— Start RECORDED DATA —

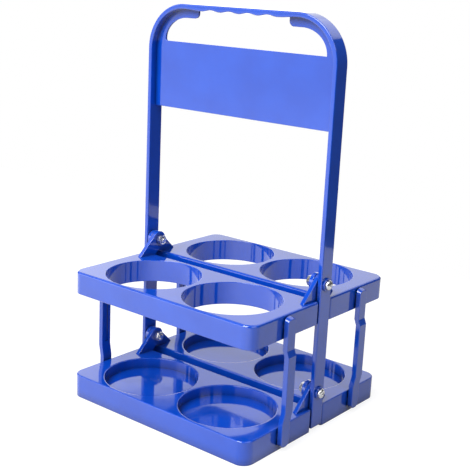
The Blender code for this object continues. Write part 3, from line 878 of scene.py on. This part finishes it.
def hexNut():
    corner = bolt["nutAcrossFlats"] / math.sqrt(3)
    low, high = nutFace - bolt["nutThickness"], nutFace
    prism = asMesh(drum(corner, low, high, 6))
    chamfer = bolt["nutChamfer"]
    fall = bolt["chamferSlope"] * chamfer
    barrel = [(0, low, 0, 1), (corner - chamfer, low, 0, 1), (corner + chamfer, low + fall, 0, 1),
              (corner + chamfer, high - fall, 0, 1), (corner - chamfer, high, 0, 1), (0, high, 0, 1)]
    solid = booleanStep(prism, [asMesh(turned(barrel, bolt["nutSteps"]))], "INTERSECT")
    mouth = bolt["shankRadius"] + bolt["seat"]
    sunk = bolt["countersink"]
    bore = [(0, low - overshoot, 0, 1), (mouth + overshoot + sunk, low - overshoot, 0, 1),
            (mouth, low + sunk, 0, 1), (mouth, high + overshoot, 0, 1), (0, high + overshoot, 0, 1)]
    nut = booleanStep(solid, [asMesh(turned(bore, bolt["shankSteps"]))], "DIFFERENCE")
    nut.transform(sideways)
    return nut


boltMesh = hingeBolt()
nutMesh = hexNut()
for column, angle in (("left", math.pi), ("right", 0.0)):
    for level, height in (("upper", upperPivot), ("lower", lowerPivot)):
        place = Matrix.Translation((0, 0, height)) @ Matrix.Rotation(angle, 4, "Z")
        for name, node, source, slotName, material in (
                ("hingeBolt", "bolt", boltMesh, "bolt_chrome", boltChrome),
                ("hingeNut", "nut", nutMesh, "nut_chrome", nutChrome)):
            mesh = source.copy()
            mesh.transform(place)
            addPiece(f"{name}_{level}_{column}", mesh, f"{node}_{level}_{column}", material)
print("bolts and nuts modelled")


# floor, surroundings, lamp and camera

studio = {
    "floorLeft": -7.0,
    "floorRight": 0.55,
    "floorFront": -7.0,
    "floorBack": 0.50,           # the table ends here; the dark room beyond it shows in the legs' sides
    "floorTone": 0.45,
    "glow": 0.80,                # share of the floor's white that no shadow takes away
    "mirrorGlow": (0.20, 0.80),  # the same in reflections, behind the carrier and in front of it
    "mirrorReach": (-0.06, 0.14),
    "farGlow": 0.20,             # added to it away from the carrier
    "farReach": (0.15, 0.45),
    "brightSide": (-0.6, -0.8, 0),   # the way the mirrored floor brightens
    "shadowDepth": 0.30,
}


def tableTop():
    bm = bmesh.new()
    bmesh.ops.create_grid(bm, x_segments=2, y_segments=2, size=1)
    wide = studio["floorRight"] - studio["floorLeft"]
    deep = studio["floorBack"] - studio["floorFront"]
    bmesh.ops.scale(bm, vec=(wide / 2, deep / 2, 1), verts=bm.verts)
    bmesh.ops.translate(bm, vec=(studio["floorLeft"] + wide / 2, studio["floorFront"] + deep / 2, 0),
                        verts=bm.verts)
    mesh = asMesh(bm)
    mesh.name = "studioFloor"
    floor = bpy.data.objects.new("studioFloor", mesh)
    bpy.context.scene.collection.objects.link(floor)
    material = bpy.data.materials.new("white studio floor")
    material.use_nodes = True
    nodes, links = material.node_tree.nodes, material.node_tree.links
    nodes.clear()
    output = nodes.new("ShaderNodeOutputMaterial")
    path = nodes.new("ShaderNodeLightPath")
    seen = mathNode(nodes, links, "MAXIMUM", path.outputs["Is Camera Ray"], path.outputs["Is Glossy Ray"])

    # reflections see the floor brighten towards the front left
    place = nodes.new("ShaderNodeNewGeometry")
    along = nodes.new("ShaderNodeVectorMath")
    along.operation = "DOT_PRODUCT"
    along.inputs[1].default_value = studio["brightSide"]
    links.new(place.outputs["Position"], along.inputs[0])
    reach = rangeNode(nodes, links, along.outputs["Value"], studio["mirrorReach"], studio["mirrorGlow"])
    away = nodes.new("ShaderNodeVectorMath")
    away.operation = "LENGTH"
    links.new(place.outputs["Position"], away.inputs[0])
    far = rangeNode(nodes, links, away.outputs["Value"], studio["farReach"], (0, studio["farGlow"]))
    mirrored = mathNode(nodes, links, "ADD", reach.outputs["Result"], far.outputs["Result"])
    strength = nodes.new("ShaderNodeMix")
    strength.inputs["B"].default_value = studio["glow"]
    links.new(path.outputs["Is Camera Ray"], strength.inputs["Factor"])
    links.new(mirrored, strength.inputs["A"])

    paper = nodes.new("ShaderNodeBsdfDiffuse")
    paper.inputs["Color"].default_value = (*[studio["floorTone"]] * 3, 1)
    shade = nodes.new("ShaderNodeBsdfDiffuse")
    shade.inputs["Color"].default_value = (*[studio["shadowDepth"]] * 3, 1)
    glow = nodes.new("ShaderNodeEmission")
    links.new(strength.outputs["Result"], glow.inputs["Strength"])
    both = nodes.new("ShaderNodeAddShader")
    links.new(shade.outputs[0], both.inputs[0])
    links.new(glow.outputs[0], both.inputs[1])
    mix = nodes.new("ShaderNodeMixShader")
    links.new(seen, mix.inputs["Fac"])
    links.new(paper.outputs[0], mix.inputs[1])
    links.new(both.outputs[0], mix.inputs[2])
    links.new(mix.outputs[0], output.inputs["Surface"])
    mesh.materials.append(material)


cardBorder = 0.5               # degrees over which a card's top and foot fade, each way

# pale cards round the carrier: azimuth in degrees from +X, half width, lowest and highest elevation
cards = {
    "frontLeft": {"azimuth": -135, "half": 23, "low": 1, "high": 24, "light": 2.6, "soft": 1.5},
    "horizon": {"azimuth": -128, "half": 26, "low": -4, "high": 1, "light": 0.75, "soft": 1.5},
    "front": {"azimuth": -90, "half": 22, "low": 1, "high": 24, "light": 1.5, "soft": 1.5},
    "left": {"azimuth": 180, "half": 23, "low": 24, "high": 60, "light": 0.8, "soft": 1.5},
    "right": {"azimuth": -10, "half": 27, "low": 24, "high": 60, "light": 2.3, "soft": 1.5},
    "backdrop": {"azimuth": 131, "half": 27, "low": -40, "high": 24.4, "light": 0.86, "soft": 1.0},
    "backdropTop": {"azimuth": 117, "half": 12.8, "low": 24.4, "high": 28, "light": 0.86, "soft": 0.8},
    "backdropLeft": {"azimuth": 150, "half": 14, "low": -40, "high": 24.4, "light": 0.50, "soft": 6.0},
    "backdropLow": {"azimuth": 134, "half": 23, "low": -40, "high": 11, "light": 0.70, "soft": 3.0},
    "rear": {"azimuth": 88, "half": 20, "low": 1, "high": 12, "light": 0.65, "soft": 1.5},
    "rearHigh": {"azimuth": 95, "half": 25, "low": 28, "high": 60, "light": 1.1, "soft": 8.0},
    "ceiling": {"azimuth": 0, "half": 200, "low": 60, "high": 100, "light": 0.35, "soft": 1.5},
    "room": {"azimuth": 0, "half": 200, "low": -100, "high": 60, "light": 0.08, "soft": 1.5},
}


def fade(nodes, links, value, edge, soft, rising):
    # 0 to 1 across a soft border, or 1 to 0
    border = (math.radians(edge - soft), math.radians(edge + soft))
    node = rangeNode(nodes, links, value, border, (0, 1) if rising else (1, 0))
    node.interpolation_type = "SMOOTHSTEP"
    return node.outputs["Result"]


def surroundings():
    world = bpy.data.worlds.new("pale studio")
    bpy.context.scene.world = world
    world.use_nodes = True
    nodes, links = world.node_tree.nodes, world.node_tree.links
    nodes.clear()
    output = nodes.new("ShaderNodeOutputWorld")
    coordinates = nodes.new("ShaderNodeTexCoord")
    split = nodes.new("ShaderNodeSeparateXYZ")
    links.new(coordinates.outputs["Generated"], split.inputs[0])
    elevation = mathNode(nodes, links, "ARCSINE", split.outputs["Z"])
    total = 0.0
    for card in cards.values():
        turn = nodes.new("ShaderNodeVectorRotate")
        turn.rotation_type = "Z_AXIS"
        turn.inputs["Angle"].default_value = -math.radians(card["azimuth"])
        links.new(coordinates.outputs["Generated"], turn.inputs["Vector"])
        local = nodes.new("ShaderNodeSeparateXYZ")
        links.new(turn.outputs["Vector"], local.inputs[0])
        aside = mathNode(nodes, links, "ARCTAN2", local.outputs["Y"], local.outputs["X"])
        aside = mathNode(nodes, links, "ABSOLUTE", aside)
        across = fade(nodes, links, aside, card["half"], card["soft"], False)
        above = fade(nodes, links, elevation, card["low"], cardBorder, True)
        below = fade(nodes, links, elevation, card["high"], cardBorder, False)
        inside = mathNode(nodes, links, "MULTIPLY", across, above)
        inside = mathNode(nodes, links, "MULTIPLY", inside, below)
        shine = mathNode(nodes, links, "MULTIPLY", inside, card["light"])
        total = mathNode(nodes, links, "ADD", total, shine)
    light = nodes.new("ShaderNodeBackground")
    links.new(total, light.inputs["Strength"])
    light.inputs["Color"].default_value = (1, 1, 1, 1)
    white = nodes.new("ShaderNodeBackground")
    white.inputs["Strength"].default_value = 1.0
    white.inputs["Color"].default_value = (1, 1, 1, 1)
    path = nodes.new("ShaderNodeLightPath")
    mix = nodes.new("ShaderNodeMixShader")
    links.new(path.outputs["Is Camera Ray"], mix.inputs["Fac"])
    links.new(light.outputs[0], mix.inputs[1])
    links.new(white.outputs[0], mix.inputs[2])
    links.new(mix.outputs[0], output.inputs["Surface"])


keyBox = {"azimuth": -95, "elevation": 46, "distance": 1.9, "width": 1.2, "height": 1.4, "watts": 48,
          "aim": (0, 0, 0.15)}


def keyLamp():
    lamp = bpy.data.lights.new("keyLamp", "AREA")
    lamp.shape = "RECTANGLE"
    lamp.size, lamp.size_y = keyBox["width"], keyBox["height"]
    lamp.energy = keyBox["watts"]
    holder = bpy.data.objects.new("keyLamp", lamp)
    bpy.context.scene.collection.objects.link(holder)
    azimuth, elevation = math.radians(keyBox["azimuth"]), math.radians(keyBox["elevation"])
    out = Vector((math.cos(elevation) * math.cos(azimuth), math.cos(elevation) * math.sin(azimuth),
                  math.sin(elevation)))
    holder.location = Vector(keyBox["aim"]) + out * keyBox["distance"]
    holder.rotation_euler = out.to_track_quat("Z", "Y").to_euler()
    holder.visible_camera = False


def cameraLikePhoto():
    view = {"target": (0.00625, -0.00522, 0.15408), "azimuth": 38.37, "elevation": 14.77, "roll": 2.71,
            "distance": 0.84175, "lens": 74.07, "sensor": 36, "nearest": 0.01}
    lens = bpy.data.cameras.new("photoView")
    lens.lens = view["lens"]
    lens.sensor_width = view["sensor"]
    lens.sensor_fit = "HORIZONTAL"
    lens.clip_start = view["nearest"]
    camera = bpy.data.objects.new("photoView", lens)
    bpy.context.scene.collection.objects.link(camera)
    azimuth, elevation = math.radians(view["azimuth"]), math.radians(view["elevation"])
    out = Vector((math.cos(elevation) * math.sin(azimuth), -math.cos(elevation) * math.cos(azimuth),
                  math.sin(elevation)))
    turn = out.to_track_quat("Z", "Y").to_matrix().to_4x4()
    roll = Matrix.Rotation(math.radians(view["roll"]), 4, "Z")
    place = Matrix.Translation(Vector(view["target"]) + out * view["distance"])
    camera.matrix_world = place @ (turn @ roll)
    bpy.context.scene.camera = camera


tableTop()
surroundings()
keyLamp()
cameraLikePhoto()
bpy.context.scene.view_settings.view_transform = "Standard"
print("studio set")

— End RECORDED DATA —

Count the lines that include the word "from" and state the result as a bare number.

**REPLY TO THE EXERCISE**
3